Nový Knín experienced its most significant flowering in the 16th century. Knín was one of several royal gold mining towns, along with the towns of Jílové and Kašperské Hory. Just as the other mining towns Nový Knín was also governed by the highest mint master.

Nový Knín was seriously affected by the Thirty Years' War in 1639. In October of that year, Swedish troops commanded by General Banner entered the city, looted it, burned it down and killed most of its inhabitants. For many years subsequently, Knín was in ruins. In 1680, the remaining inhabitants aquired a confirmation of their rights from their king Leopold I. the Habsburg, but the former wealth never returned to the town. Later attempts to renew gold mining were unsuccessful, althougth attempts to mine gold were made here until the second half of the 20th century.
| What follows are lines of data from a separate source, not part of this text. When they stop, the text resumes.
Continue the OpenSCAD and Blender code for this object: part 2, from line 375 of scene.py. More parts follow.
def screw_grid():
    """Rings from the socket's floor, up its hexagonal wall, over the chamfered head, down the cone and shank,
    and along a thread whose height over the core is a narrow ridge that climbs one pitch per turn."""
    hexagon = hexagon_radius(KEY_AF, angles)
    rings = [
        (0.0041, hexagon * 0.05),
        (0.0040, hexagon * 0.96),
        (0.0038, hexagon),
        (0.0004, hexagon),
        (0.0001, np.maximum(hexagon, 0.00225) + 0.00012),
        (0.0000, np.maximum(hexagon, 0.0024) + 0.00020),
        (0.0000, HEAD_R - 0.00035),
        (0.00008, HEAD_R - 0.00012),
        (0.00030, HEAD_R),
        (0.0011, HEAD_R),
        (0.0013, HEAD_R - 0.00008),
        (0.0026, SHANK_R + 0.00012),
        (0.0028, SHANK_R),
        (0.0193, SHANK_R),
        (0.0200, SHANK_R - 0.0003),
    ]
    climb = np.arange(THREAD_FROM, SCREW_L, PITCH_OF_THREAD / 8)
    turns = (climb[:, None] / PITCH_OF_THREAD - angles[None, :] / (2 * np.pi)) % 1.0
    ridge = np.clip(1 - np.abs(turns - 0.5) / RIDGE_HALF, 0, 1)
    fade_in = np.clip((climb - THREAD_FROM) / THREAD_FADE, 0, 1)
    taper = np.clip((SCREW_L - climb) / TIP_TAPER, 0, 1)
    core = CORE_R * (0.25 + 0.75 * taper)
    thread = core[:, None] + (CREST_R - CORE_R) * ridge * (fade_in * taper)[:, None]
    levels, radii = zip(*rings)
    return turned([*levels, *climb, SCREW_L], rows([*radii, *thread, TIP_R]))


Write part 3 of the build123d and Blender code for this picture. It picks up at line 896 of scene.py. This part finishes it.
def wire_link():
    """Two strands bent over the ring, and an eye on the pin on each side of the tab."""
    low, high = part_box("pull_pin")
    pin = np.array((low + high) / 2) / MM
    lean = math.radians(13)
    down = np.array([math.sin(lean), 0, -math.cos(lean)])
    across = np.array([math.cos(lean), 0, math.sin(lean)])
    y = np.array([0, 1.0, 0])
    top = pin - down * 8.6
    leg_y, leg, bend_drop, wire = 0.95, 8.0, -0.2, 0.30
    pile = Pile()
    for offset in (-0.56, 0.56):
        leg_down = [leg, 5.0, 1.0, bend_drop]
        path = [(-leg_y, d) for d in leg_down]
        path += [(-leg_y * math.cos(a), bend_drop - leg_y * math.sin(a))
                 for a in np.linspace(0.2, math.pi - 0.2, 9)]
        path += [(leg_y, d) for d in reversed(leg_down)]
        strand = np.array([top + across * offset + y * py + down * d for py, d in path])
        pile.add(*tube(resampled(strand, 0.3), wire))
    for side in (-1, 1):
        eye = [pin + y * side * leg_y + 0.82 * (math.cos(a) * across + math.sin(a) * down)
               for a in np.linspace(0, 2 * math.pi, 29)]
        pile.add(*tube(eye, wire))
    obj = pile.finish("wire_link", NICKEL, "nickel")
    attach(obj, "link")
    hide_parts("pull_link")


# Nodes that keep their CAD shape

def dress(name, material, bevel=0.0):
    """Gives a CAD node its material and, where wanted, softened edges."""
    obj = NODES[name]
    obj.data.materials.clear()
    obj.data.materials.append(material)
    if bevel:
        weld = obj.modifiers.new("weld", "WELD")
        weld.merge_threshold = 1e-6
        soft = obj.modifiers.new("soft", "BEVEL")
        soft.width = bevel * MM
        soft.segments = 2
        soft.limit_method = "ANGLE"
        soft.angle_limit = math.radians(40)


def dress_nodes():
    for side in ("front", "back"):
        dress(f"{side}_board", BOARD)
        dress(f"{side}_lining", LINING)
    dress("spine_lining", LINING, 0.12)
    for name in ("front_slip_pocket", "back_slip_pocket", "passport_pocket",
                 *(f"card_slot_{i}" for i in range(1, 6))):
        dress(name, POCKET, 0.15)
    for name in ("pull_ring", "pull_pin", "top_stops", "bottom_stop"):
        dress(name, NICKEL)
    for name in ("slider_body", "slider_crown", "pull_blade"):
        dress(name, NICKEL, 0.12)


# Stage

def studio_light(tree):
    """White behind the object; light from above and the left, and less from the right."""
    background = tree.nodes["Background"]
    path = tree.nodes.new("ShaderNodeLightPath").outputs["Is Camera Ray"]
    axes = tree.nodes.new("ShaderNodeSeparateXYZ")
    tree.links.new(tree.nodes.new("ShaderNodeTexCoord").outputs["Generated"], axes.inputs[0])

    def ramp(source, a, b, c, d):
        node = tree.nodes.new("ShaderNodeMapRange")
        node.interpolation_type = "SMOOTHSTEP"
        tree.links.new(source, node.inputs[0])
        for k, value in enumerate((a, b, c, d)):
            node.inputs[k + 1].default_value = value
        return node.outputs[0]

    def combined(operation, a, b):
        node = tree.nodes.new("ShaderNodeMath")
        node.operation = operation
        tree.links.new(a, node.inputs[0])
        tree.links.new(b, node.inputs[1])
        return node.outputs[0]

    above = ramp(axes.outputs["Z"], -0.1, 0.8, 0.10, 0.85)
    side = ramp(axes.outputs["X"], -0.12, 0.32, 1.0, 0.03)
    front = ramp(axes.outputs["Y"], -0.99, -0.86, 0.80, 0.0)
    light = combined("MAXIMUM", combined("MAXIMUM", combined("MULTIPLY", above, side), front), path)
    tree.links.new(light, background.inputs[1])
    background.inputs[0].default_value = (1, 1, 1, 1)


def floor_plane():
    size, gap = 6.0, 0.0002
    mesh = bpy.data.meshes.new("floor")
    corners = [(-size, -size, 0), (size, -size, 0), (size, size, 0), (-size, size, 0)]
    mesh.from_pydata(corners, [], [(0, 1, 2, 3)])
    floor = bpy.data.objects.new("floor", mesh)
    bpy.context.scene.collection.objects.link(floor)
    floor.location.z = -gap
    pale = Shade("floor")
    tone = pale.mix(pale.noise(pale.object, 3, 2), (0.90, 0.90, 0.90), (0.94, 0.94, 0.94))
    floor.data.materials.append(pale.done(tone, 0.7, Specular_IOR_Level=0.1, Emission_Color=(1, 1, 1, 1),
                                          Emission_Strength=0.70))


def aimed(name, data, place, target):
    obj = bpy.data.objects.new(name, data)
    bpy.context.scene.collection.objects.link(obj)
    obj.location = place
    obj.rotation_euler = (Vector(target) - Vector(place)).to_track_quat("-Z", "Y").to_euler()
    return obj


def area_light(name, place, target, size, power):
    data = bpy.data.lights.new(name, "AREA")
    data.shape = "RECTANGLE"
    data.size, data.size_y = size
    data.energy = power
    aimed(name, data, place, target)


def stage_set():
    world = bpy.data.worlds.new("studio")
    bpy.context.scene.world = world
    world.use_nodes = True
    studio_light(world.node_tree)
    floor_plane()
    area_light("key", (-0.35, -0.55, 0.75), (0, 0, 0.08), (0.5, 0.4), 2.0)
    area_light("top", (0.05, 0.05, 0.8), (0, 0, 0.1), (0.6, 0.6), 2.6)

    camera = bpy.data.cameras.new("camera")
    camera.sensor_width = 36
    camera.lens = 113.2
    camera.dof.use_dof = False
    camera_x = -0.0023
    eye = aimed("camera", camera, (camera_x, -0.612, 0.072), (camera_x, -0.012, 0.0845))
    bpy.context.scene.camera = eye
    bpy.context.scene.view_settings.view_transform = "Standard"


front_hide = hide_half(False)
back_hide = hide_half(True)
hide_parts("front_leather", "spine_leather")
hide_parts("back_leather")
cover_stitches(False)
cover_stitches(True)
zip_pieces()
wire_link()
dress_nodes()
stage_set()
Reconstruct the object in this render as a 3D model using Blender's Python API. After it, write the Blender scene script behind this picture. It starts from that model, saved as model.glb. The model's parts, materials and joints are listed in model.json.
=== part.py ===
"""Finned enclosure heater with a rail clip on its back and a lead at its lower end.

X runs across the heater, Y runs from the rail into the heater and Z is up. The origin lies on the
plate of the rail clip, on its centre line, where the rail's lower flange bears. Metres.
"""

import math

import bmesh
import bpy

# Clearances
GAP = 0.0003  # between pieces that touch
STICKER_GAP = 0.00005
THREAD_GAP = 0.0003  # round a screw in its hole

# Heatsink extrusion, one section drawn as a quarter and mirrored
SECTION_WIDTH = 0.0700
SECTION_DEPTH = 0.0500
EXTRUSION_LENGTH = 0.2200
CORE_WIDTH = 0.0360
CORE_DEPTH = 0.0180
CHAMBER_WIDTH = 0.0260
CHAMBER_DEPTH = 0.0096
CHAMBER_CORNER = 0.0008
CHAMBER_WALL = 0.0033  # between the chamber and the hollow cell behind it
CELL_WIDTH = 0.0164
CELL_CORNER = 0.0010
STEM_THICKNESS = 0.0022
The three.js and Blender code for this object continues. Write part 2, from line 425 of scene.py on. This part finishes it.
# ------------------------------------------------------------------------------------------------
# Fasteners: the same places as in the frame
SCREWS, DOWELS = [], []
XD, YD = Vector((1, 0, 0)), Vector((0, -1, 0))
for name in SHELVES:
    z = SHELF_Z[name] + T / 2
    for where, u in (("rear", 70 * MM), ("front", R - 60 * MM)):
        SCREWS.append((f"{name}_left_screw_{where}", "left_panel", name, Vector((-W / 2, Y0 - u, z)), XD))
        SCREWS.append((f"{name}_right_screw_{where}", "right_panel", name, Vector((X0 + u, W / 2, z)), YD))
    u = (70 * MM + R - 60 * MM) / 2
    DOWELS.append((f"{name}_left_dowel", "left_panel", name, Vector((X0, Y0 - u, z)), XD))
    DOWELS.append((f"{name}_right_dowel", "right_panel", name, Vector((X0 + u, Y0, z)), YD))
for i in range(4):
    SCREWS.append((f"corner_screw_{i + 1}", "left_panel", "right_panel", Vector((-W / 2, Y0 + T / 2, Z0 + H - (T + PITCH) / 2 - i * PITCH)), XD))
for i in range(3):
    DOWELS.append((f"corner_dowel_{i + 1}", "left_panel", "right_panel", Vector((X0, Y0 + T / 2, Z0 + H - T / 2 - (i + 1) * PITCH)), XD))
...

In 1776 under the rule of the Empress Maria Theresia, the importance of the town grew a little when a beekeeping school was founded here. This was the only school of its kind in Bohemia. A governance reform of 1850 deprived Nový Knín of its ancient privileges of the royal mining town. At this time, it transpired that a number of obstacles would henceforth hinder the town's development. When in 1897 a raiway line was built from Prague to Dobříš it passed Nový Knín at a distance of some 1,5 miles. The new railway line did not really bring much prosperity to the town. The economic conditions of the area worsened.

Nový Knín depended primarily on local crafts and agriculture and on trade. The development of these activities on the first half of the 20th century was interupted by the WWII and by the communist regime after February 1948. Currently the face of the town is changing due to the return of property once confiscated by the communists to private owners. In 1990, a municipal conservation area was created in Nový Knín. In 1996 Nový Knín was given back the status of town.

However Nový Knín will hardly ever regain its former glory of a royal gold mining town. Nevertheless, it is a historical town, attractive for tourism. Nový Knín has not been damaged by large scale agricultural activity or by large scale industry and so it can play a positive role in the further development of the local picturesque region. The Gold Museum in Nový Knín (a branch of the Mining Museum Příbram) intends to contribute to this aim.

The museum which is located in the historical building in the so called „Mint“ in the square of George of Poděbrady features the mining activities undetaken in the area of the gold bearing river Kocába from the ancient times until the 20th century. This historical epoch is placed in the context of the history of the town. In the 15th century, the gold extracted here was processed here and then sent to mints in Prague and in Kutná Hora. From 1561 onwards, the local mint building was the office of the Lord Mayor of Nový Knín. The Mint, a renaissance building, which was originally built in Gothic style, was later re-built in Baroque style. Its Empire facade comes from 1801.

The exhibitions which are placed on the first floor of the building feature the history of the mining and of the processing of gold in the Nový Knín area. They deal with the history of local crafts, local industry and with the history of the world gold panning championships in the Czech Republic and abroad. Educational trails providing mining and geological information can be found in the vicinity of Nový Knín. These trails will lead the visitor along the traces of mining in this area which are visible to this very day especially in the area of villages of Čelina, Chramiště, Kozí Hory, Libčice and Mokrsko and some others.